Eu fui, ainda que involuntariamente, aquele vizinho que, de janela aberta, grita golo e nós, que estamos a ver o jogo pela televisão, sobretudo em HD (alta-definição), temos de esperar que a bola ultrapasse o meio-campo. Apesar de ganhar a vida a dar notícias, eu não queria nada daquilo, mas ao pegar no aparelho que me haveria de permitir entrevistar Centeno e Medina entrei numa espécie de cápsula do tempo, do futuro, só permitida pelas ondas hertzianas, e, perante o grito do João Ricardo Pateiro, em Saransk, reagi por impulso. Saiu-me.
Por estes dias, na Arena Portugal, no Terreiro do Paço, em Lisboa, há quem já tenha descoberto (ou relembrado) que a rádio é uma espécie de Usain Bolt dos órgãos de comunicação e perante livres ou penáltis olhe para quem está de auscultadores na cabeça, na esperança que uma reação acalme o coração ou o faça disparar de alegria. Em relação à transmissão que chega ao maior ecrã gigante do país a rádio chega a correr quase 10 segundos mais rápido. Há quem olhe sempre, pois claro, e quem prefira deixar-se surpreender.
Mas a Rádio não é apenas campeã da velocidade. Imagine que dois amigos decidiram casar-se no dia do Croácia - Portugal do Euro 2016, em França. Imagine que não há televisão para seguir o jogo. Imagine que o jogo vai para prolongamento. Já ninguém aguenta sem saber o que se está a passar. "Há o Twitter, os sites..." Sim, mas isso não funciona em direto como funciona a rádio. O que faz? Isso, abre a aplicação da TSF, coloca o volume muito baixo e tenta ir ouvindo, ainda que a espaços, o que se vai passando no Stade Bollaert-Delelis. Claro que toda a mesa aproveita a boleia e fica também de ouvido colado ao telemóvel, tentando não parecer muito indelicada. Aí chega o minuto 117 e... lá estamos uns quantos a fazer de vizinho de janela aberta.
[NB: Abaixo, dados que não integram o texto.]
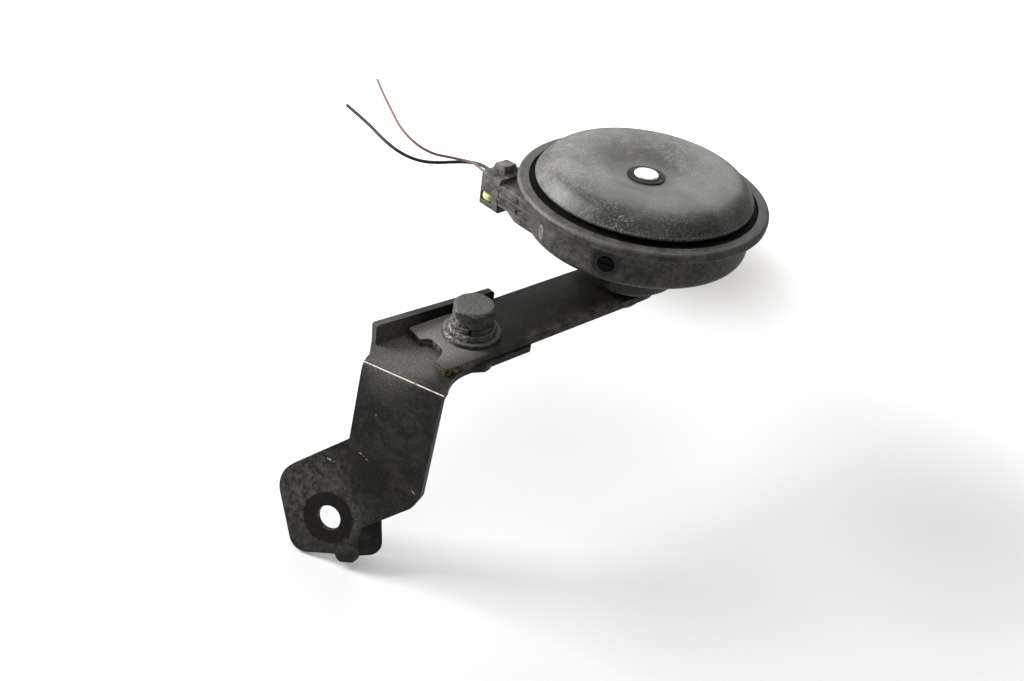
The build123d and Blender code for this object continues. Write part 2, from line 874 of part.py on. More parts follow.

Só que desta vez sem a concorrência da televisão, era mesmo notícia exclusiva.
Vem isto a propósito do poder da rádio num evento com tantos milhares em suspense para saber o desfecho. A tecnologia já deu muitas voltas, mas ainda não conseguiu colocar tudo na mesma onda de velocidade. E isso pode ser muito desagradável para quem gosta de se surpreender ou uma arma incrível para quem gosta de estragar aos outros esse prazer da surpresa, ou simplesmente não vê qualquer prazer em esperar. E eu só me lembrei de tudo isto porque o Vasco, que se casou no dia 25 de junho de 2016 com a Alice, me lembrou hoje, 25 de junho de 2018, que há precisamente dois anos o Ricardo Quaresma também nos tinha dado uma grande alegria. Pois foi. A 25 de junho de 2016, umas horas mais tarde, é certo, Ricardo Quaresma, aos 117 minutos do Croácia - Portugal, colocou, com um subtil encostar de cabeça à bola, Portugal nos quartos-de-final do Campeonato da Europa. Desta vez, com um empate a um, foi nos oitavos de final do Mundial. E foi de trivela.